If your major or minor is a foreign language, you’ve probably heard time and again that studying abroad is a good idea—they’re not wrong. Of course moving to a country that speaks Spanish will help you improve your Spanish skills, or a country that speaks French will help you improve your French skills, and so on and so forth. Traveling abroad to learn a new language is important but what about studying abroad for people who already speak the language and don’t need it for their major? Are there benefits in that? What about spending a semester in England? Or spending a few months taking courses in New Zealand? Or even just going to Spain or France, even though neither of those languages are subjects you are studying in college? Are there benefits to studying abroad, even if it isn’t for a language major?
With most Semester Abroad programs, you do not need to speak the language to go. Although it would be easier to live somewhere where you know the language, it is possible to survive in a country while not speaking the language.

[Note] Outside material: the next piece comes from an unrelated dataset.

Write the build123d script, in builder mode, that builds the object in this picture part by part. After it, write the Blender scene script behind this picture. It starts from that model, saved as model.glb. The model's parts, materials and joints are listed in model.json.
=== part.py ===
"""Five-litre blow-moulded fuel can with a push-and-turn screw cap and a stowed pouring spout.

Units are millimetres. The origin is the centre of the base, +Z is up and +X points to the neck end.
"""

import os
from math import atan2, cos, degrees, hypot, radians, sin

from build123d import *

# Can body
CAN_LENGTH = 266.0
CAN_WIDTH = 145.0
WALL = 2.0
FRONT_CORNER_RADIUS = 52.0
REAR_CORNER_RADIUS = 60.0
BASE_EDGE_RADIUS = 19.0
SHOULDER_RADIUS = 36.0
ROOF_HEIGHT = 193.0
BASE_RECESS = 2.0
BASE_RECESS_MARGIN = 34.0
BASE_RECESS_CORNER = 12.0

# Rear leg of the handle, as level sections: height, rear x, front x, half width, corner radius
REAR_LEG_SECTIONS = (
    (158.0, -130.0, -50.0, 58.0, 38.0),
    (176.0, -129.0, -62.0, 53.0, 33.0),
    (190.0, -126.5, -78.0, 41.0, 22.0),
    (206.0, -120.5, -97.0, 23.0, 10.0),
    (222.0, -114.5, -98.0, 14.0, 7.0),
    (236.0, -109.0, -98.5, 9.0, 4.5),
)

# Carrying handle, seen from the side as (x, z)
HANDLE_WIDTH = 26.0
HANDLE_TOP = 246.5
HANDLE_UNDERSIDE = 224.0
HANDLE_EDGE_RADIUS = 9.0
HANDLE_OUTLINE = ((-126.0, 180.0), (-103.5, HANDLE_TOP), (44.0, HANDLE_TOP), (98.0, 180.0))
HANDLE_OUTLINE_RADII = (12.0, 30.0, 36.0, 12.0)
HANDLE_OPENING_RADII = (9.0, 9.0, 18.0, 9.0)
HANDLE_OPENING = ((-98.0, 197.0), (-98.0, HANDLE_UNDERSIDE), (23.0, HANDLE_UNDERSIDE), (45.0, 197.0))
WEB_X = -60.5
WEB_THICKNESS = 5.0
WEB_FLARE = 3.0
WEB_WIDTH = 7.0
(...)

Studying abroad does not only improve your language skills--that’s a given, but it also strengthens your character.
Here are four things that happen to you when you study abroad:
When Studying Abroad, You Will Gain Independence: Fact
When you’re living on a different continent, far away from everything you’re familiar with, and you have to learn to function outside of your comfort zone, in a culture you might not understand, you learn to believe in yourself—because you have to. You are buying your own metro cards, bus tickets, train tickets, flights, and keeping track of all the new information you just learned, your itinerary, your documents, etc. You are living on your own in the unknown, and because of this you learn to have faith in yourself, you learn to trust your gut and do things all alone, which makes you more independent.
With Independence Comes Confidence
After doing so many new things you’d never thought you’d ever do (ex. traveling alone, navigating through a huge city, learning a different culture), you start to rely on yourself more, and trust yourself, which blooms confidence. Sometimes on campus you get caught up in this culture where everyone is judging, everyone wants to know what you’re doing, why you’re doing it, what everyone will think. When you move halfway across the world, you realize the world is so big, and it’s so trivial to worry about what people think. Plus while studying abroad you’ve probably humiliated yourself enough times for a lifetime so there’s really nothing you can do to make it worse.

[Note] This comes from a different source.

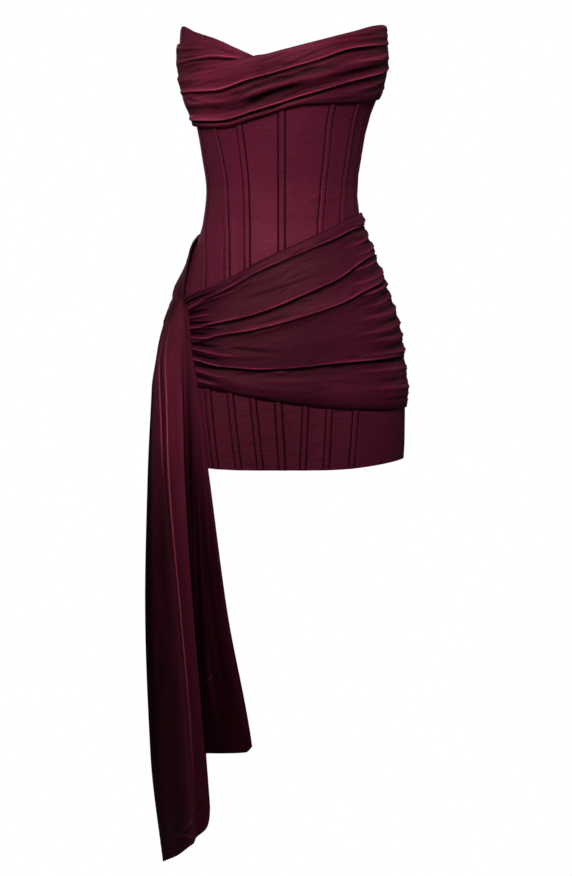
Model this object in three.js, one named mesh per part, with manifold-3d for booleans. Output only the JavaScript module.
// Homecoming dress, strapless: a boned corset bodice on a short boned skirt, a draped band over the bust,
// a wrap round the hips that is gathered at one hip, and a long sash that falls from those gathers.
// Millimetres, +Z up. The front faces -Y and +X is the wearer's left. The origin is at the centre of the
// bust, where the body inside holds the dress up, so heights are given as a drop below that bust line.
import * as THREE from "three";
import { mergeVertices } from "three/addons/utils/BufferGeometryUtils.js";
import Module from "manifold-3d";

// Driving dimensions
const WALL = 1.8; // satin with its backing, in the corset and the skirt
const DRAPE_WALL = 1.7; // satin folded double in the draped pieces
const SASH_WALL = 1.6;
const SEAM_GAP = 0.3; // between pieces that are sewn together
const CASING_WIDTH = 12; // bone casing, from stitch row to stitch row
const CASING_RISE = 0.9;
const CASING_GAP = 0.7; // under a flat casing on a rounded panel
const BODICE_BOTTOM = 395; // the bodice joins the skirt under the hip wrap
const HEM_DROP = 622;
const HEM_SIDE_RISE = 14; // the hem is cut higher at the side seams
const TOP_TURNING = 2; // the corset's edge lies this far below the bound edge of the drape
const CASING_END = 5; // a casing stops short of the raw edges
const SIDE = 0.25; // turn of the side seams
const CENTRE_BACK = 0.5; // turn of the centre back seam
const SECTION_POWER = 2.3; // 2 would be an ellipse, and more is squarer

// The figure under the dress, a section for each row: half its width, and its depth before and behind.
const FORM = [
  { drop: -60, half: 152, front: 100, back: 82 },
  { drop: 0, half: 155, front: 106, back: 88 },
  { drop: 50, half: 146, front: 103, back: 87 },
  { drop: 99, half: 129, front: 95, back: 82 },
  { drop: 149, half: 120, front: 86, back: 76 },
  { drop: 198, half: 113.7, front: 81, back: 72 },
  { drop: 248, half: 119, front: 83, back: 76 },
  { drop: 298, half: 136, front: 90, back: 88 },
  { drop: 347, half: 154.5, front: 96, back: 102 },
  { drop: 397, half: 171, front: 99, back: 112 },
  { drop: 446, half: 180, front: 100, back: 116 },
  { drop: 521, half: 187.5, front: 99, back: 114 },
  { drop: 580, half: 187, front: 97, back: 110 },
  { drop: 640, half: 183, front: 95, back: 107 },
];
const CUP = { turn: 0.085, drop: 22, swell: 10, spread: 0.055, height: 42 };

// The upper edge of the dress, round from the centre back: low behind, peaked at the sides, with one
// slanting dip in front.
const TOP_EDGE = [
  { turn: -0.5, drop: 22 },
  { turn: -0.4, drop: 16 },
  { turn: -0.3, drop: -22 },
  { turn: -0.25, drop: -46 },
  { turn: -0.215, drop: -50 },
  { turn: -0.18, drop: -40 },
  { turn: -0.137, drop: -28 },
  { turn: -0.094, drop: -13 },
  { turn: -0.052, drop: 1 },
  { turn: 0, drop: -7 },
  { turn: 0.065, drop: -19 },
  { turn: 0.138, drop: -35 },
  { turn: 0.187, drop: -47 },
  { turn: 0.215, drop: -50 },
  { turn: 0.25, drop: -45 },
  { turn: 0.3, drop: -22 },
  { turn: 0.4, drop: 16 },
  { turn: 0.5, drop: 22 },
];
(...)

Learning How to Solve Problems
When you move anywhere unfamiliar, you’re probably going to run into some problems—not probably, definitely. You might freak out and cry, maybe throw a little tantrum—call your parents—but then you’ll realize that the only one that can solve your problem is you, and you’ll have to push through it and figure it out. Or you could just sit on the floor of the Amsterdam airport and cry all night because you missed your flight and now you’re stuck, your call. While studying abroad, you teach yourself how to get out of stressful situations, you learn new ways to come up with solutions, and you learn not to give up. Willingly or not, you will learn how to solve problems, possibly just because you have to, but when you return home and encounter other difficulties, nothing will faze you, because you’ve been through worse—all alone, and you survived.

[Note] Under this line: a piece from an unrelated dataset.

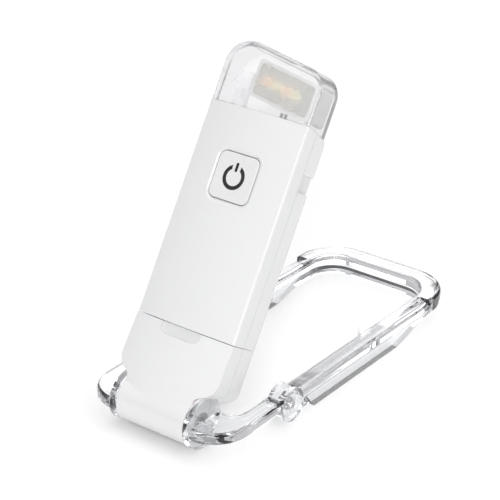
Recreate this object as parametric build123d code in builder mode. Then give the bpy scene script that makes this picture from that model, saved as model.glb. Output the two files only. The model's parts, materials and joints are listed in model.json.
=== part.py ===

You’ll Learn So Much More Than Just the Language
You learn how to engage and understand different people, not only through language, but through culture. You’ll try new things you’ve never done before: be it little things like tasting snail for the first time, or big things like scuba dive with sharks in Sydney. You’ll put life into perspective. You’ll see the world through a viewpoint that isn’t your own. You’ll learn what people really think of your countrymen, how you come off to others—you’ll learn so much more about yourself. You’ll think about why you do things the way you do, and maybe the way people do it somewhere else is better. You will broaden your worldview and realize that there is so much more to the world than where you grew up. Everyone is not the same as you, and it’s good to see in what way they are different.
As a study abroad alumni—I can tell you that studying abroad will change your life. You learn so much more than just the language—you learn life lessons that you will carry with you forever. After seeing the sun set on a different horizon you will never be the same person again. It's a scary thing, leaving everything you know behind, but when you immerse yourself in the richness of the unknown, you gain a kind of paradise.